I like being a dater. I am meeting and being pursued by several totally awesome guys. I love getting to know them, and it's always wonderful to remember how many wonderful men there are out there.

But it is not without its difficulties. All sorts questions and problems come up. For example, what does one do when you're asked out by a guy your friend has a crush on? How do you get anything else done when you go out with two different guys in one weekened? Why does a nice, freedom-loving girl like me keep attracting socialists? Furthermore, how are you suppose to keep everyone straight when you go out with three different guys in one week ("Did we discuss whether you support BYU or U of U?" "Are you the one with nine brothers and sisters?" "Where did you grow up again?" and my all-time least-favorite thing to have to ask: "Have I already told you this story?")?

Once the dating karma is flowing, it seems men don't even have to be in my presence to sense it. For example, I received an email via facebook yesterday from a total stranger. Here's my favorite part: "Truth me told, all I can say is I have seen shooting stars and have been a witness to many a miracle, but never have my eyes beheld nor have my ears heard of such a beautiful heaven sent angel." I will not be replying to said email, but I think it proves my point.
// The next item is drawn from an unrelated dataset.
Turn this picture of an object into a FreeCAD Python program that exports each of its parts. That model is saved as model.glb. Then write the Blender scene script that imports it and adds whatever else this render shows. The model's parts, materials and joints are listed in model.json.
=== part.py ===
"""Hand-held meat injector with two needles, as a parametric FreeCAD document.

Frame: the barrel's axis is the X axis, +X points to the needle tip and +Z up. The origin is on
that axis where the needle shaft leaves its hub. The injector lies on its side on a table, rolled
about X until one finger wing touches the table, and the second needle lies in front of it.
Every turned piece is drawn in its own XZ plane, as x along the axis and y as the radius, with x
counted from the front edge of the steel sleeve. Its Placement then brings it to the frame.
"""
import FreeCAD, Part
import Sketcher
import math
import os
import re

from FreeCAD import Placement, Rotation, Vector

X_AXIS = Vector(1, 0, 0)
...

Now as I move forward with being a dater, my challenge will be to remain cool, calm, collected, and somewhat nonchalant as various dating companions become more attractive to me and I begin to really want a particular one (or two) to keep calling, texting, and asking me out. I must remain calm and (at least for now) emotionally detached. And I must remember the third secret to being a successful female dater: it is all about me! I am the prize to be chased, not someone who sits around pining. Yes, this is very empowering. No wonder so many men are attracted to me these days.

So, the point of this blog is to chronical my dating adventures in an anoymous blog where my dates won't find them but I can report to my friends.  Hehehe.  I love being sneaky.